I tried googling “space shuttle launch jerk” (without the quotes), and interestingly, Jeff Bezos was among the images in the results. I did however find this stack exchange discussion, which led me to this NASA PDF, “ISS Crew Transportation and
Services Requirements Document”, which says the following:
4.3.10.2.5 Acceleration Rate of Change
The crew exposure to jerk during sustained events shall be verified by analysis. The analysis shall use a validated simulation to identify and assess bounding acceleration cases including GN&C, vehicle, and environmental dispersions. The verification shall be considered successful when the analysis indicates that the simulated jerk is no greater than 500 g/s during any nonimpact phase of flight. [V.CTS.220]
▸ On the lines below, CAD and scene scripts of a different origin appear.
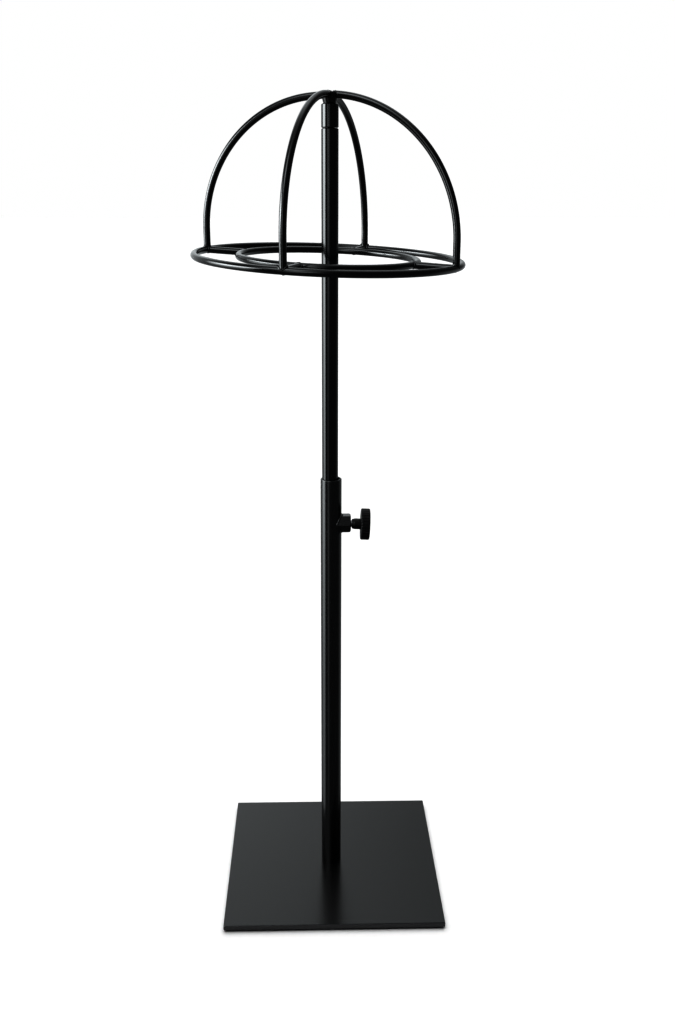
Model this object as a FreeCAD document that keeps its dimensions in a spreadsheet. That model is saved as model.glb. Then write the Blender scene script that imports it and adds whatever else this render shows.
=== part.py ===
import FreeCAD, Part
import Sketcher

import math
import os

# Two edges lie at the same place if they are closer than this, in millimetres
TOLERANCE = 1e-4

# Adjustable helmet stand: a welded wire cage swivels on top of a telescopic pole,
# a knob screw clamps the pole, and a square steel plate on four pads carries it all.
# The origin is on the table, on the axis of the lower tube. X runs towards the knob,
# Y to the back and Z up. Every length is in millimetres and every angle in degrees.

SIZES = [
    # Base
    ("plate_side", 172, "side of the square base plate"),
    ("plate_thick", 4, "thickness of the base plate"),
    ("plate_edge", 0.4, "broken edge of the base plate"),
    ("plate_shift", 1, "middle of the plate from the tube's axis, towards the knob"),
    ("pad_dia", 16, "diameter of a rubber pad"),
    ("pad_thick", 1.5, "thickness of a rubber pad"),
    ("pad_inset", 15, "pad centre to the edges of the plate"),
    ("pad_round", 0.4, "rounding of a pad's lower edge"),
    ("base_thread", 6, "thread diameter of the base screw"),
    ("base_grip", 11, "reach of the base screw above the plate"),
    ("head_dia", 11.4, "diameter of the countersunk head"),
    ("head_depth", 3, "height of the countersunk cone"),
    ("head_rim", 0.3, "straight rim of the countersunk head"),
    ("socket_flats", 4, "hexagon socket across flats"),
    ("socket_depth", 2, "depth of the hexagon socket"),
    ("screw_point", 0.8, "chamfer at the end of a screw"),
    # Lower tube
    ("outer_dia", 16, "outside diameter of the lower tube"),
    ("outer_wall", 1.2, "wall of the lower tube"),
    ("outer_length", 334.3, "length of the lower tube"),
    ("outer_round", 0.5, "rounding of the lower tube's rim"),
    ("plug_length", 15, "length of the threaded plug in the tube's foot"),
    ("plug_edge", 0.8, "chamfer of the threaded plug"),
    # Clamp
    ("clamp_drop", 35.4, "clamp axis below the rim of the lower tube"),
    ("clamp_thread", 6, "thread diameter of the clamp screw"),
    ("droop_angle", 2.4, "angle by which the screw and its thread in the nut droop"),
    ("hole_gap", 0.5, "play of the clamp screw in the tube's hole"),
    ("nut_flats", 12.8, "clamp nut across flats"),
    ("nut_thick", 7, "clamp nut from the tube's side to its outer face"),
    ("nut_edge", 0.9, "depth of the chamfer on the nut's corners"),
    ("tip_length", 1.2, "length of the screw's pressing tip"),
    ("tip_step", 0.8, "step from the thread down to the tip"),
    ("neck_gap", 1.1, "bare thread between the nut and the knob"),
    ("neck_dia", 8.2, "diameter of the knob's neck"),
    ("neck_length", 6.8, "length of the knob's neck"),
    ("neck_taper", 2, "length of the taper at the neck's end"),
    ("neck_wall", 0.5, "plastic round the screw at the neck's end"),
    ("neck_round", 1, "rounding of the neck behind its taper"),
    ("knob_dia", 24, "diameter of the knob"),
    ("knob_thick", 6.7, "thickness of the knob's head"),
    ("knob_round", 0.8, "rounding of the knob's edges"),
    ("knob_skin", 2.4, "plastic left over the end of the screw"),
    ("grip_count", 30, "number of grip flutes round the knob"),
    ("grip_dia", 1.6, "diameter of a grip flute"),
    ("grip_depth", 0.35, "depth of a grip flute"),
    # Pole
    ("inner_dia", 12, "outside diameter of the upper tube"),
    ("inner_wall", 1, "wall of the upper tube"),
    ("inner_length", 320, "length of the upper tube"),
    ("extension", 250.5, "upper tube standing out of the lower tube"),
    ("pole_edge", 0.5, "chamfer at the tube's top and the collar's ends"),
    ("insert_length", 18, "length of the threaded insert in the pole's top"),
    ("stud_dia", 6, "diameter of the stud that carries the cage"),
    ("stud_below", 14, "stud held in the insert"),
    ("stud_above", 10, "stud reaching into the collar"),
    ("bore_end", 0.6, "room above the end of the stud"),
    ("collar_length", 15.6, "length of the cage's collar"),
    # Cage
    ("wire_dia", 5, "diameter of the cage's wire"),
    ("ring_radius", 95.3, "centre line radius of the outer ring"),
    ("ring_gap", 31.4, "from the outer ring's centre line to the inner ring's"),
    ("ring_shift", 1.2, "centre of the rings from the pole's axis, away from the knob"),
    ("crown_height", 6.2, "centre line of the ribs above the collar"),
    ("rib_leg", 14.2, "height of the crown above the rings, less the outer ring's radius"),
    ("right_rib_run", 0.3, "straight run of the right rib at the crown"),
    ("back_right_rib_run", 6.9, "straight run of the back right rib"),
    ("left_rib_run", 11.1, "straight run of the left rib"),
    ("front_left_rib_run", 8.7, "straight run of the front left rib"),
    ("right_rib_angle", -24.4, "angle of the right rib round the rings, from the knob's side"),
    ("back_right_rib_angle", 71.4, "angle of the back right rib"),
    ("left_rib_angle", 159.6, "angle of the left rib"),
    ("front_left_rib_angle", 251.6, "angle of the front left rib"),
    ("fall_angle", 3.8, "angle by which the ribs fall away from the crown"),
    ("dip_angle", 3.26, "angle by which the rings hang out of level"),
    ("dip_side_angle", -52, "angle of the side on which the rings hang lowest"),
    ("weld_foot", 8.8, "diameter of the crown weld on the collar"),
    ("weld_top", 13, "diameter of the crown weld between the ribs"),
    ("weld_over", 0.8, "crown weld above the ribs' centre line"),
    # Fits
    ("fixed_gap", 0.05, "play of a piece fixed in or welded to another"),
    ("turn_gap", 0.08, "play of a piece that turns or slides on another"),
    ("side_gap", 0.05, "play left where the screw pushes the pole aside"),
    ("face_gap", 0.3, "play between the collar and the pole's top"),
    ("overrun", 1, "length by which a cut passes through"),
]

# The four ribs; two of them meet end to end at the crown and the other two butt on them
RIBS = ["right", "back_right", "left", "front_left"]
THROUGH = ["back_right", "front_left"]
FEET = {"front_left": (-1, -1), "front_right": (1, -1), "back_left": (-1, 1), "back_right": (1, 1)}

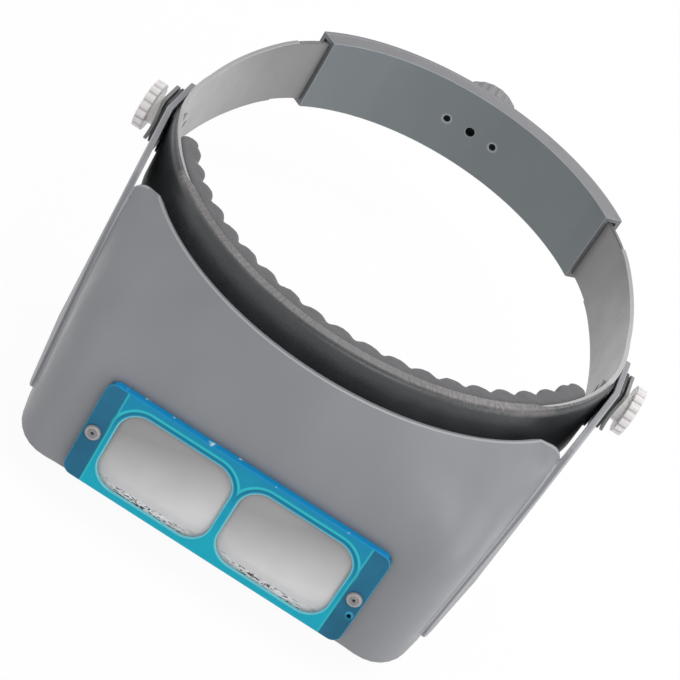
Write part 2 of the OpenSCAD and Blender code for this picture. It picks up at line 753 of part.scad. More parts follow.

However, this appears to be about limitations for the safety of the crew and not necessarily the integrity of whatever launch vehicle they’re strapped to.
The Space Launch System is so new there doesn’t seem to be as much detailed information publicly available yet. The most I’ve been able to find about it is this:
Unlike the space shuttle, there are no hold-down bolts connecting the solid rocket boosters to the mobile launch platform, which was designed specifically for the Space Launch System.
Four support posts, fitted with strain gauges to measure loads during stacking, rollout, and launch, serve as structural mounting points for each booster on the deck of the mobile platform.
I guess it’s not as tippy as the space shuttle was, with its off-center engine ignition sequence and the resulting “twang” event. Still weird to think of it just resting on its own weight until launch.
That’s the kind of really cool creative mechanical engineering that sometimes seems missing in our digital “it could all be controlled by a computer” age. Thanks for that story.
I like the “non-impact” qualifier in there. How … thorough … of them. And which exactly are the planned impact phases of flight? Well?
Engineers have a different, and drier, sense of gallows humor than do crewmembers. But it’s still the same impulse. As long as said impulse is less than 500g/s we’re good.